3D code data
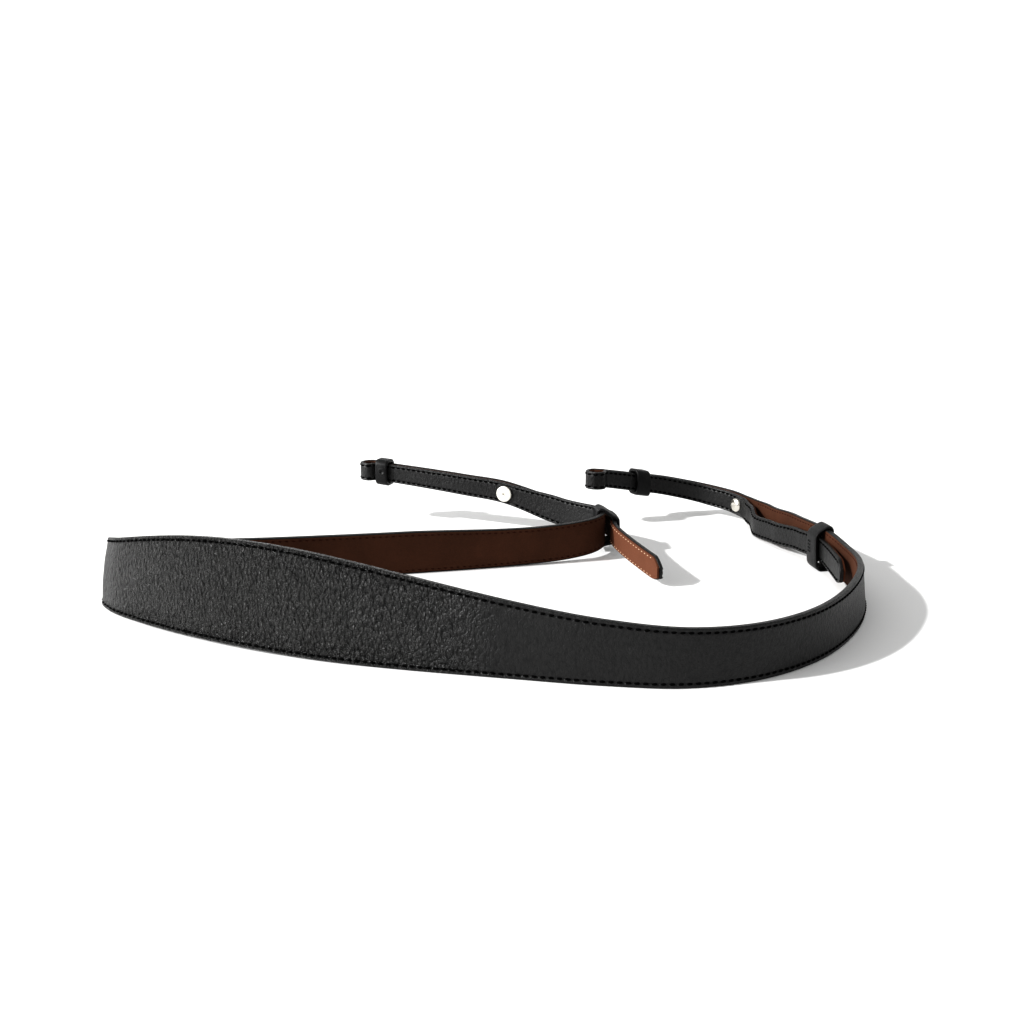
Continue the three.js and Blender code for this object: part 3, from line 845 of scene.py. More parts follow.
def apply_modifier(piece: bpy.types.Object, kind: str, **settings: object) -> None:
    """Adds a modifier and applies it.

    Args:
        piece: The piece that gets it.
        kind: The modifier's type.
        settings: Its settings.
    """
    select_only(piece)
    modifier = piece.modifiers.new(kind.title(), kind)
    for key, value in settings.items():
        setattr(modifier, key, value)
    bpy.ops.object.modifier_apply(modifier=modifier.name)


def smooth_shaded(piece: bpy.types.Object, angle: float = 40) -> None:
    """Shades a piece smooth, but for edges sharper than the angle in degrees."""
    select_only(piece)
    bpy.ops.object.shade_smooth_by_angle(angle=math.radians(angle))


def number_round(sine: np.ndarray, cosine: np.ndarray, count: int) -> np.ndarray:
    """Numbers of the points that stand evenly round a circle, from their headings."""
    return np.rint(np.arctan2(sine, cosine) / (2 * math.pi) * count).astype(int) % count


def dress(piece: bpy.types.Object, *materials: bpy.types.Material) -> None:
    """Gives a piece its materials, in the order of its faces' numbers."""
    piece.data.materials.clear()
    for material in materials:
        piece.data.materials.append(material)


def report(piece: bpy.types.Object) -> None:
    """Logs a finished piece."""
    log.info("%s: %d faces", piece.name, len(piece.data.polygons))


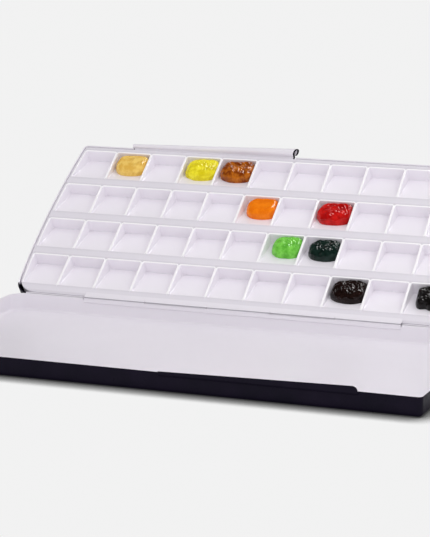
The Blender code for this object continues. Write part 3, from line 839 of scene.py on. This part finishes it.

OBJECTIVE → Reproduce the full set of records precisely.

ANSWER IN FULL →
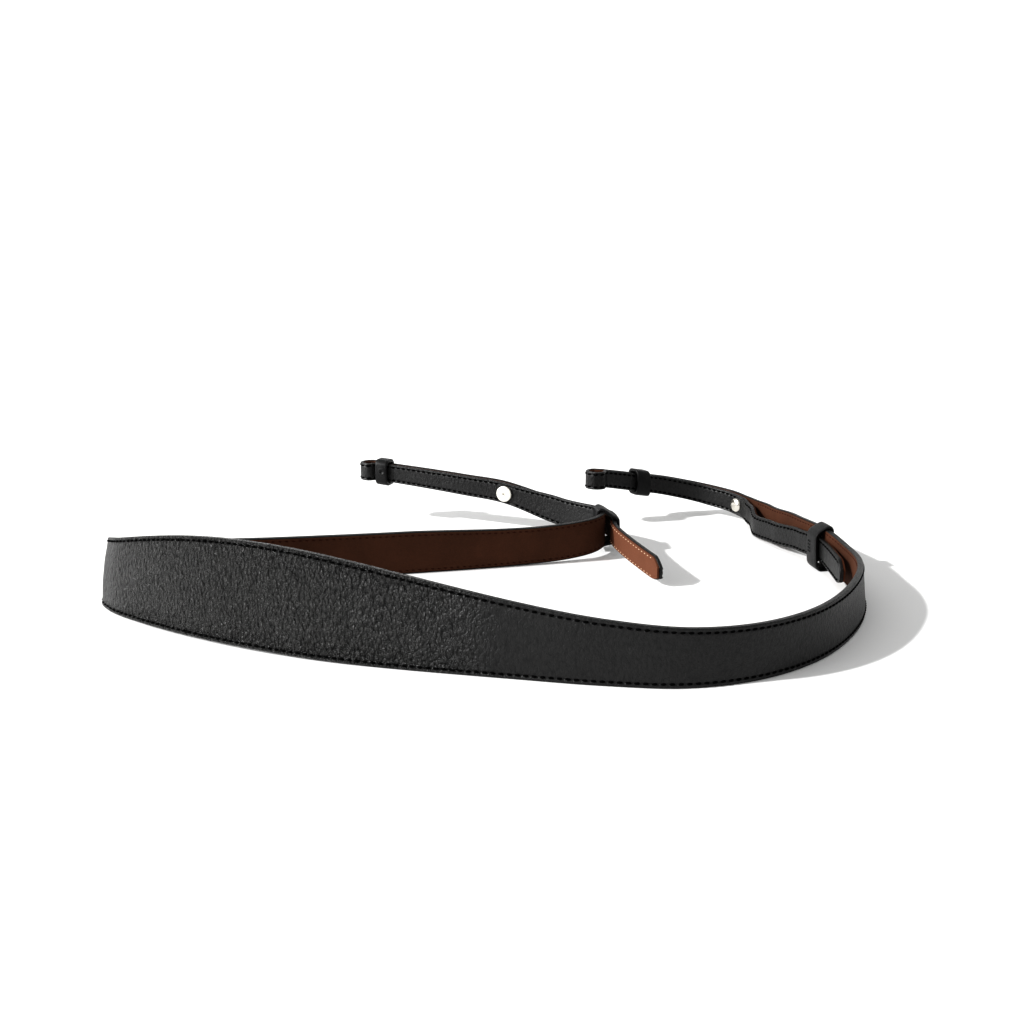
Continue the three.js and Blender code for this object: part 3, from line 845 of scene.py. More parts follow.
def apply_modifier(piece: bpy.types.Object, kind: str, **settings: object) -> None:
    """Adds a modifier and applies it.

    Args:
        piece: The piece that gets it.
        kind: The modifier's type.
        settings: Its settings.
    """
    select_only(piece)
    modifier = piece.modifiers.new(kind.title(), kind)
    for key, value in settings.items():
        setattr(modifier, key, value)
    bpy.ops.object.modifier_apply(modifier=modifier.name)


def smooth_shaded(piece: bpy.types.Object, angle: float = 40) -> None:
    """Shades a piece smooth, but for edges sharper than the angle in degrees."""
    select_only(piece)
    bpy.ops.object.shade_smooth_by_angle(angle=math.radians(angle))


def number_round(sine: np.ndarray, cosine: np.ndarray, count: int) -> np.ndarray:
    """Numbers of the points that stand evenly round a circle, from their headings."""
    return np.rint(np.arctan2(sine, cosine) / (2 * math.pi) * count).astype(int) % count


def dress(piece: bpy.types.Object, *materials: bpy.types.Material) -> None:
    """Gives a piece its materials, in the order of its faces' numbers."""
    piece.data.materials.clear()
    for material in materials:
        piece.data.materials.append(material)


def report(piece: bpy.types.Object) -> None:
    """Logs a finished piece."""
    log.info("%s: %d faces", piece.name, len(piece.data.polygons))


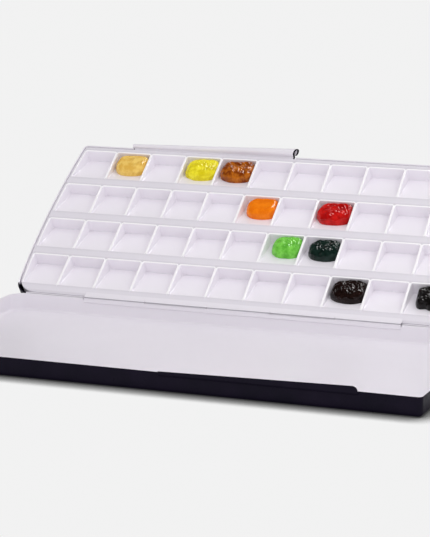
The Blender code for this object continues. Write part 3, from line 839 of scene.py on. This part finishes it.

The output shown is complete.